═══ RECORDS SUPPLIED ═══
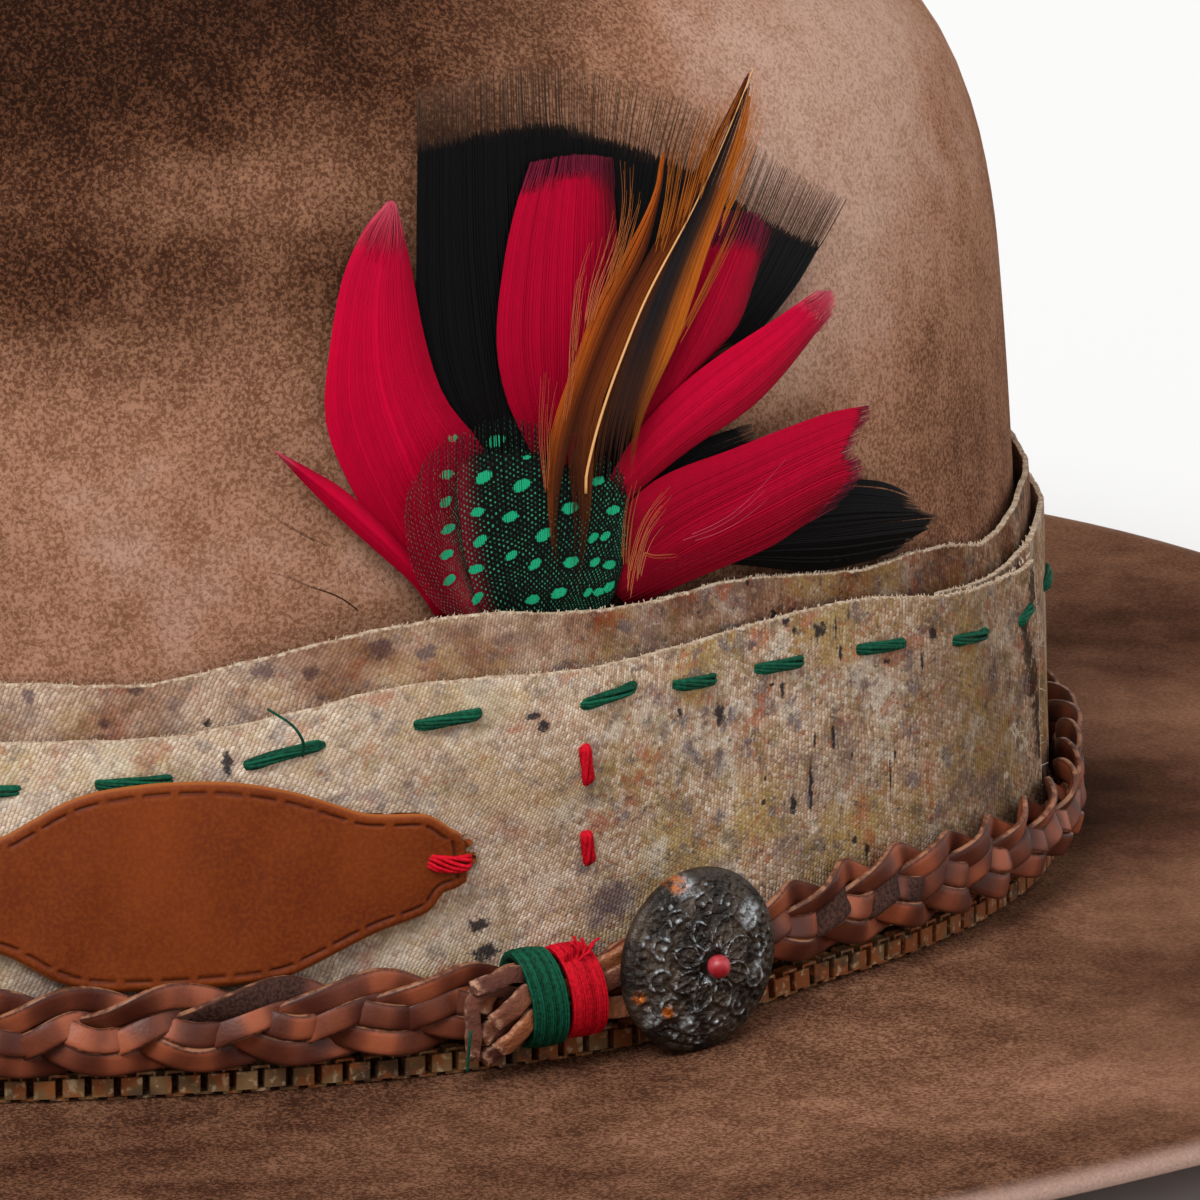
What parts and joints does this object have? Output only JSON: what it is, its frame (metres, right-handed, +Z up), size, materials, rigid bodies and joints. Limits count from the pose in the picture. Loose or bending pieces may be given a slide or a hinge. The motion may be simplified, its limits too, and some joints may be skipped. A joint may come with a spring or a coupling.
{
  "type": "western fedora",
  "caption": "Felt fedora with a pinched crown, curled brim, doubled canvas band, plaited leather cord with a cast button, box chain, leather label and a fan of feathers.",
  "frame": {"origin": "middle of the brim's outline, on the surface that the brim rests on", "axes": "+Z up, +Y to the back of the head, +X to the wearer's left, where the feathers and the button are"},
  "size_m": [0.309, 0.3406, 0.1135],
  "materials": {
    "felt": "brushed felt, mottled brown, worn light in places",
    "canvas": "stained twill canvas with raw edges",
    "label_leather": "smooth tan leather, matt",
    "plait_leather": "soft laces with a low sheen",
    "green_thread": "waxed thread",
    "red_thread": "waxed thread",
    "button_metal": "dark tarnished cast metal",
    "bead": "dull red bead",
    "chain_brass": "tarnished brass with rust",
    "black_feather": "black feather",
    "red_feather": "dyed red feather",
    "guinea_feather": "black feather spotted green",
    "hackle_feather": "orange and brown hackle"
  },
  "bodies": {
    "root": {"felt_body": "felt", "band_inner": "canvas", "band_outer": "canvas", "leather_label": "label_leather", "leather_plait": "plait_leather", "plait_cut_ends": "plait_leather", "thread_wrap_green": "green_thread", "thread_wrap_red": "red_thread", "button": "button_metal", "button_bead": "bead", "box_chain": "chain_brass", "feather_black_tail": "black_feather", "feather_black_side": "black_feather", "feather_red_1": "red_feather", "feather_red_sliver": "red_feather", "feather_red_2": "red_feather", "feather_red_3": "red_feather", "feather_red_4": "red_feather", "feather_red_5": "red_feather", "feather_guinea": "guinea_feather", "feather_hackle": "hackle_feather"}
  },
  "joints": []
}
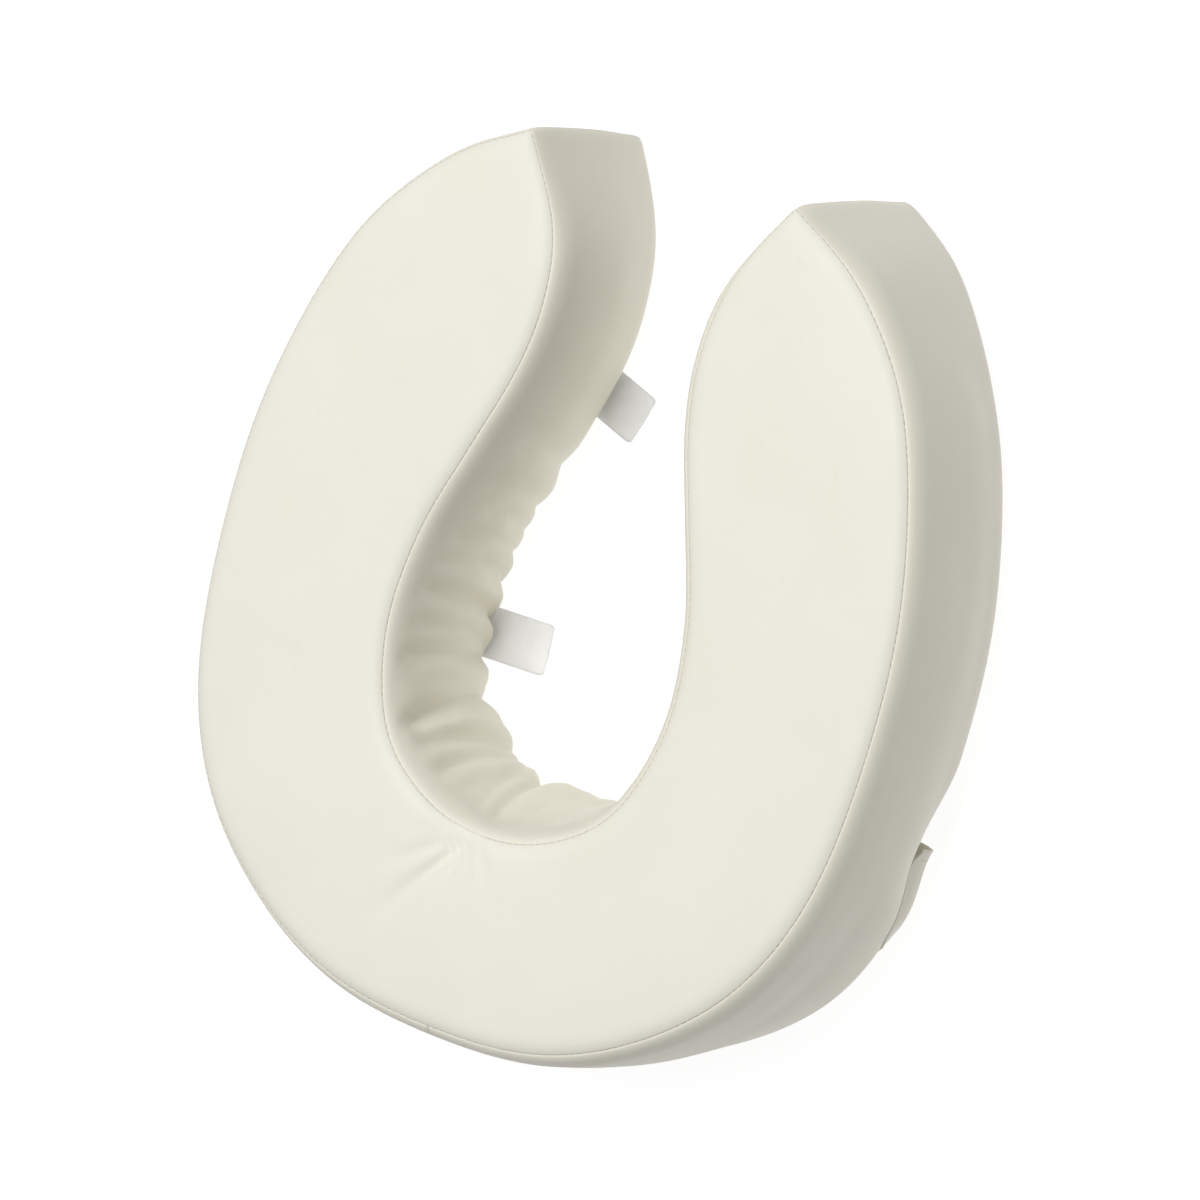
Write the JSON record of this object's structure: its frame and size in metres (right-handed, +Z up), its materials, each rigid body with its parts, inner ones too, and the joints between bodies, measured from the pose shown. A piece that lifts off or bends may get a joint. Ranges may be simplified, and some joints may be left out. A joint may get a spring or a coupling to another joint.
{
  "type": "horseshoe cushion",
  "caption": "Horseshoe-shaped ivory vinyl cushion with a foam core, gathered inner wall, rear slip-on pocket and hook-and-loop straps.",
  "frame": {"origin": "middle of the base, on the surface the cushion lies on", "axes": "+Z up through the cushion's thickness, +Y from the closed end to the arm tips, +X to the right arm seen from above with the tips away from the viewer"},
  "size_m": [0.368, 0.42, 0.1028],
  "materials": {
    "ivory_vinyl": "satin",
    "foam": "matte",
    "thread": "matte",
    "loop_tape": "matte",
    "hook_tape": "matte"
  },
  "bodies": {
    "cushion": {"foam_core": "foam", "top_panel": "ivory_vinyl", "boxing_strip": "ivory_vinyl", "bottom_panel": "ivory_vinyl", "top_seam_thread": "thread", "bottom_seam_thread": "thread", "pocket_panel": "ivory_vinyl", "left_hem_thread": "thread", "right_hem_thread": "thread", "front_right_strap_anchor": "loop_tape", "front_right_strap_box_stitch": "thread", "front_right_hook_patch": "hook_tape", "front_left_strap_anchor": "loop_tape", "front_left_strap_box_stitch": "thread", "front_left_hook_patch": "hook_tape", "rear_right_strap_anchor": "loop_tape", "rear_right_strap_box_stitch": "thread", "rear_right_hook_patch": "hook_tape", "rear_left_strap_anchor": "loop_tape", "rear_left_strap_box_stitch": "thread", "rear_left_hook_patch": "hook_tape"},
    "front_right_strap": {"front_right_strap": "loop_tape"},
    "front_left_strap": {"front_left_strap": "loop_tape"},
    "rear_right_strap": {"rear_right_strap": "loop_tape"},
    "rear_left_strap": {"rear_left_strap": "loop_tape"}
  },
  "joints": [
    {"name": "front_right_strap_fold", "type": "hinge", "parent": "cushion", "child": "front_right_strap", "pos_m": [0.14193, 0.12013, -0.0001], "axis": [0.309, -0.9511, 0], "range_deg": [0, 175]},
    {"name": "front_left_strap_fold", "type": "hinge", "parent": "cushion", "child": "front_left_strap", "pos_m": [-0.14193, 0.12013, -0.0001], "axis": [0.309, 0.9511, 0], "range_deg": [0, 175]},
    {"name": "rear_right_strap_fold", "type": "hinge", "parent": "cushion", "child": "rear_right_strap", "pos_m": [0.16401, -0.04034, -0.0001], "axis": [-0.0349, -0.9994, 0], "range_deg": [0, 175]},
    {"name": "rear_left_strap_fold", "type": "hinge", "parent": "cushion", "child": "rear_left_strap", "pos_m": [-0.16401, -0.04034, -0.0001], "axis": [-0.0349, 0.9994, 0], "range_deg": [0, 175]}
  ]
}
═══
# [PROBLEM DESCRIPTION]
Your task is to extract all of the records exactly.

# [TASK SOLUTION]
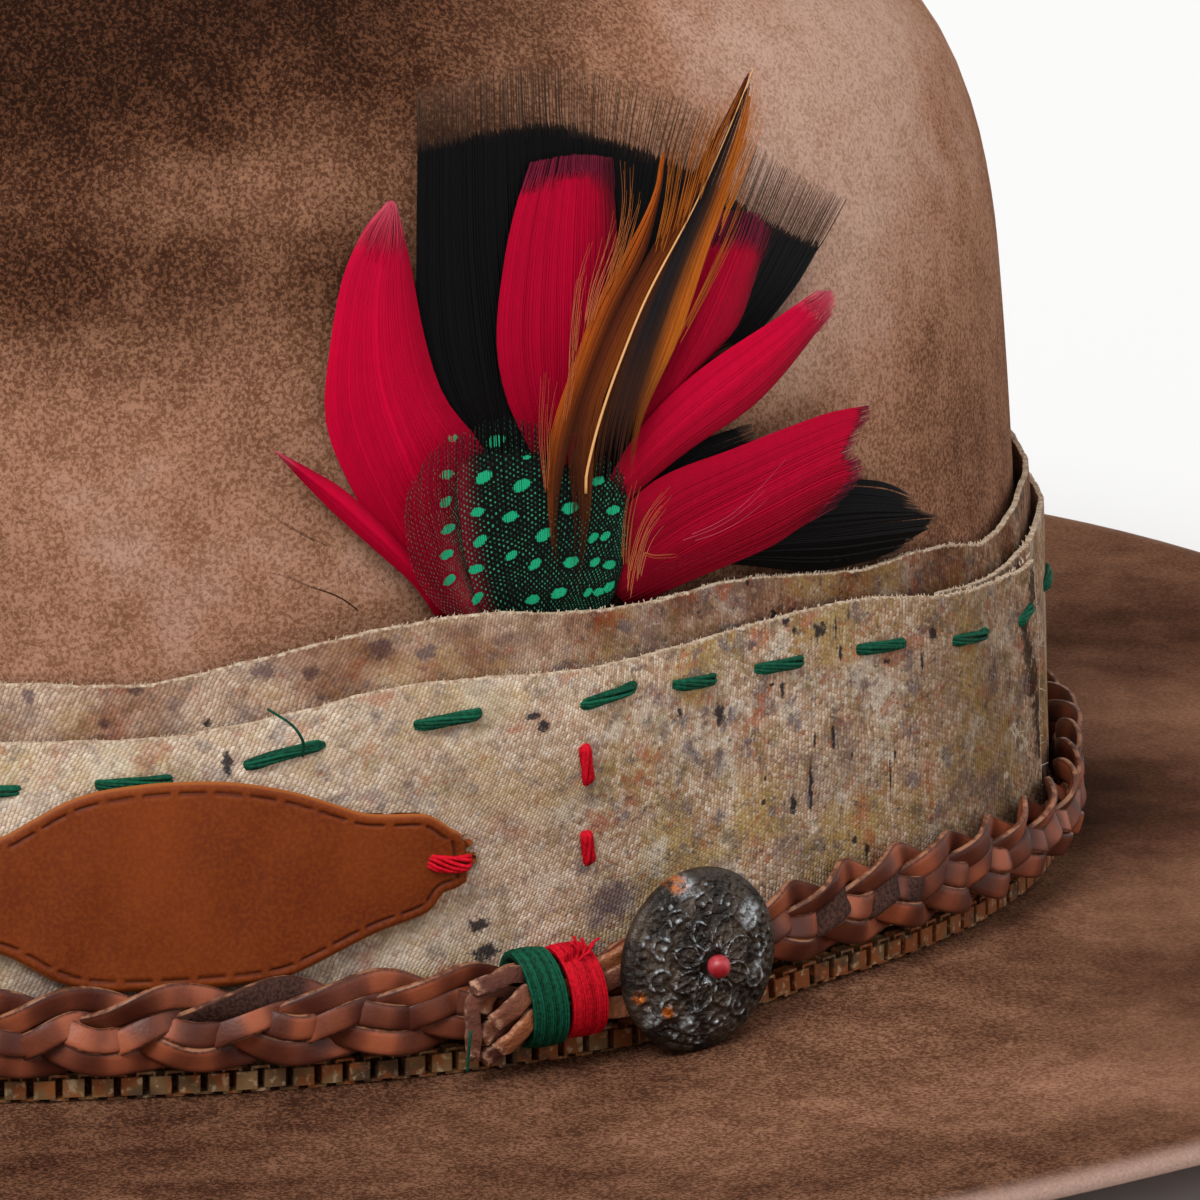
What parts and joints does this object have? Output only JSON: what it is, its frame (metres, right-handed, +Z up), size, materials, rigid bodies and joints. Limits count from the pose in the picture. Loose or bending pieces may be given a slide or a hinge. The motion may be simplified, its limits too, and some joints may be skipped. A joint may come with a spring or a coupling.
{
  "type": "western fedora",
  "caption": "Felt fedora with a pinched crown, curled brim, doubled canvas band, plaited leather cord with a cast button, box chain, leather label and a fan of feathers.",
  "frame": {"origin": "middle of the brim's outline, on the surface that the brim rests on", "axes": "+Z up, +Y to the back of the head, +X to the wearer's left, where the feathers and the button are"},
  "size_m": [0.309, 0.3406, 0.1135],
  "materials": {
    "felt": "brushed felt, mottled brown, worn light in places",
    "canvas": "stained twill canvas with raw edges",
    "label_leather": "smooth tan leather, matt",
    "plait_leather": "soft laces with a low sheen",
    "green_thread": "waxed thread",
    "red_thread": "waxed thread",
    "button_metal": "dark tarnished cast metal",
    "bead": "dull red bead",
    "chain_brass": "tarnished brass with rust",
    "black_feather": "black feather",
    "red_feather": "dyed red feather",
    "guinea_feather": "black feather spotted green",
    "hackle_feather": "orange and brown hackle"
  },
  "bodies": {
    "root": {"felt_body": "felt", "band_inner": "canvas", "band_outer": "canvas", "leather_label": "label_leather", "leather_plait": "plait_leather", "plait_cut_ends": "plait_leather", "thread_wrap_green": "green_thread", "thread_wrap_red": "red_thread", "button": "button_metal", "button_bead": "bead", "box_chain": "chain_brass", "feather_black_tail": "black_feather", "feather_black_side": "black_feather", "feather_red_1": "red_feather", "feather_red_sliver": "red_feather", "feather_red_2": "red_feather", "feather_red_3": "red_feather", "feather_red_4": "red_feather", "feather_red_5": "red_feather", "feather_guinea": "guinea_feather", "feather_hackle": "hackle_feather"}
  },
  "joints": []
}
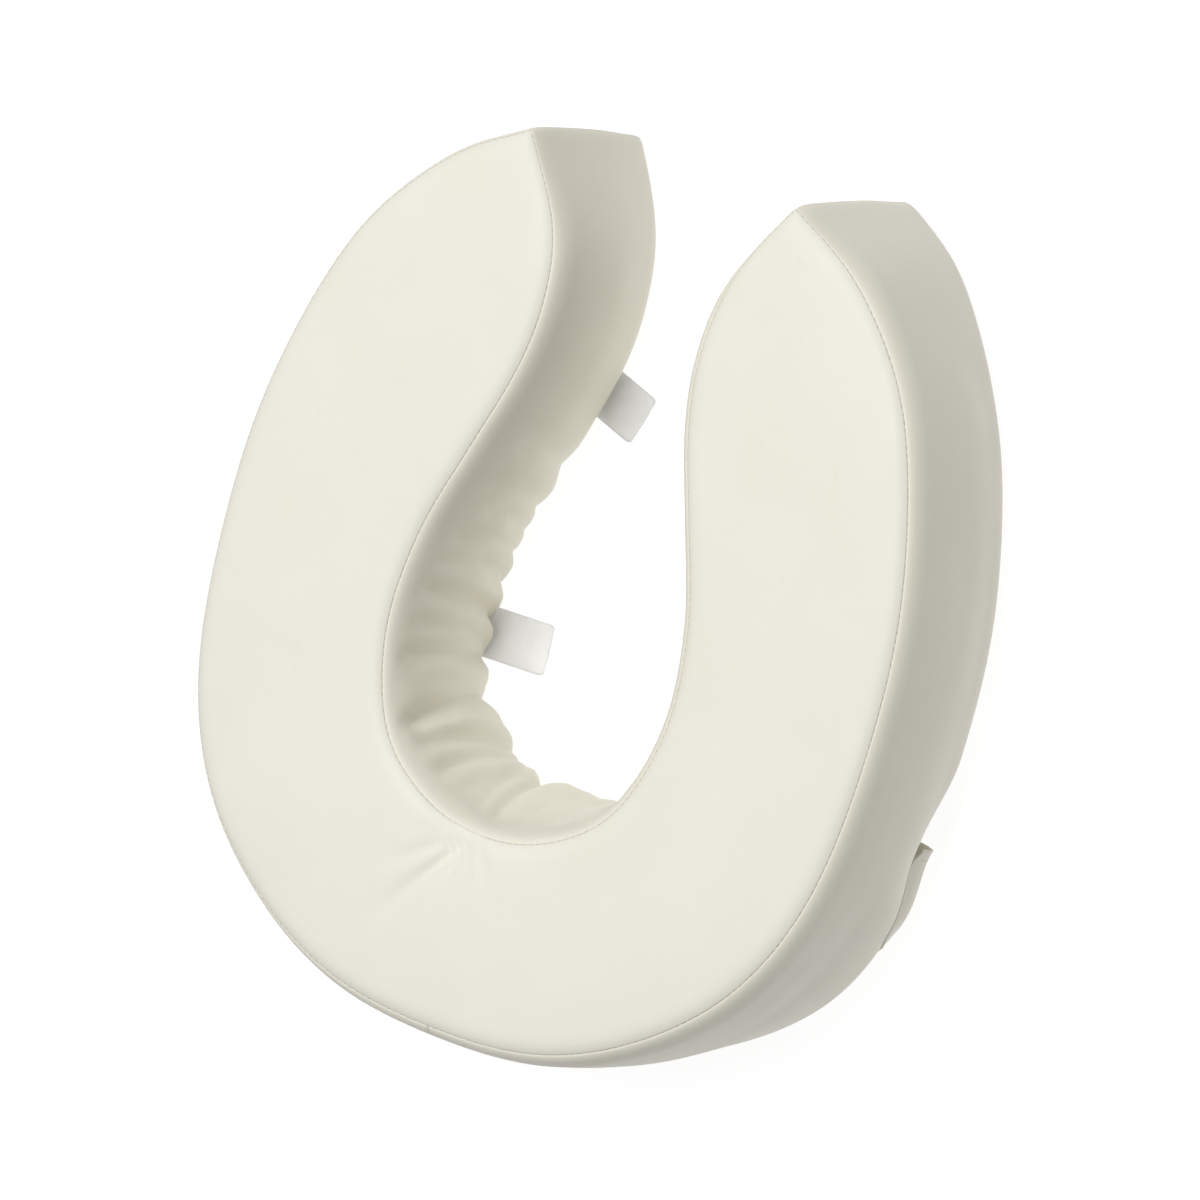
Write the JSON record of this object's structure: its frame and size in metres (right-handed, +Z up), its materials, each rigid body with its parts, inner ones too, and the joints between bodies, measured from the pose shown. A piece that lifts off or bends may get a joint. Ranges may be simplified, and some joints may be left out. A joint may get a spring or a coupling to another joint.
{
  "type": "horseshoe cushion",
  "caption": "Horseshoe-shaped ivory vinyl cushion with a foam core, gathered inner wall, rear slip-on pocket and hook-and-loop straps.",
  "frame": {"origin": "middle of the base, on the surface the cushion lies on", "axes": "+Z up through the cushion's thickness, +Y from the closed end to the arm tips, +X to the right arm seen from above with the tips away from the viewer"},
  "size_m": [0.368, 0.42, 0.1028],
  "materials": {
    "ivory_vinyl": "satin",
    "foam": "matte",
    "thread": "matte",
    "loop_tape": "matte",
    "hook_tape": "matte"
  },
  "bodies": {
    "cushion": {"foam_core": "foam", "top_panel": "ivory_vinyl", "boxing_strip": "ivory_vinyl", "bottom_panel": "ivory_vinyl", "top_seam_thread": "thread", "bottom_seam_thread": "thread", "pocket_panel": "ivory_vinyl", "left_hem_thread": "thread", "right_hem_thread": "thread", "front_right_strap_anchor": "loop_tape", "front_right_strap_box_stitch": "thread", "front_right_hook_patch": "hook_tape", "front_left_strap_anchor": "loop_tape", "front_left_strap_box_stitch": "thread", "front_left_hook_patch": "hook_tape", "rear_right_strap_anchor": "loop_tape", "rear_right_strap_box_stitch": "thread", "rear_right_hook_patch": "hook_tape", "rear_left_strap_anchor": "loop_tape", "rear_left_strap_box_stitch": "thread", "rear_left_hook_patch": "hook_tape"},
    "front_right_strap": {"front_right_strap": "loop_tape"},
    "front_left_strap": {"front_left_strap": "loop_tape"},
    "rear_right_strap": {"rear_right_strap": "loop_tape"},
    "rear_left_strap": {"rear_left_strap": "loop_tape"}
  },
  "joints": [
    {"name": "front_right_strap_fold", "type": "hinge", "parent": "cushion", "child": "front_right_strap", "pos_m": [0.14193, 0.12013, -0.0001], "axis": [0.309, -0.9511, 0], "range_deg": [0, 175]},
    {"name": "front_left_strap_fold", "type": "hinge", "parent": "cushion", "child": "front_left_strap", "pos_m": [-0.14193, 0.12013, -0.0001], "axis": [0.309, 0.9511, 0], "range_deg": [0, 175]},
    {"name": "rear_right_strap_fold", "type": "hinge", "parent": "cushion", "child": "rear_right_strap", "pos_m": [0.16401, -0.04034, -0.0001], "axis": [-0.0349, -0.9994, 0], "range_deg": [0, 175]},
    {"name": "rear_left_strap_fold", "type": "hinge", "parent": "cushion", "child": "rear_left_strap", "pos_m": [-0.16401, -0.04034, -0.0001], "axis": [-0.0349, 0.9994, 0], "range_deg": [0, 175]}
  ]
}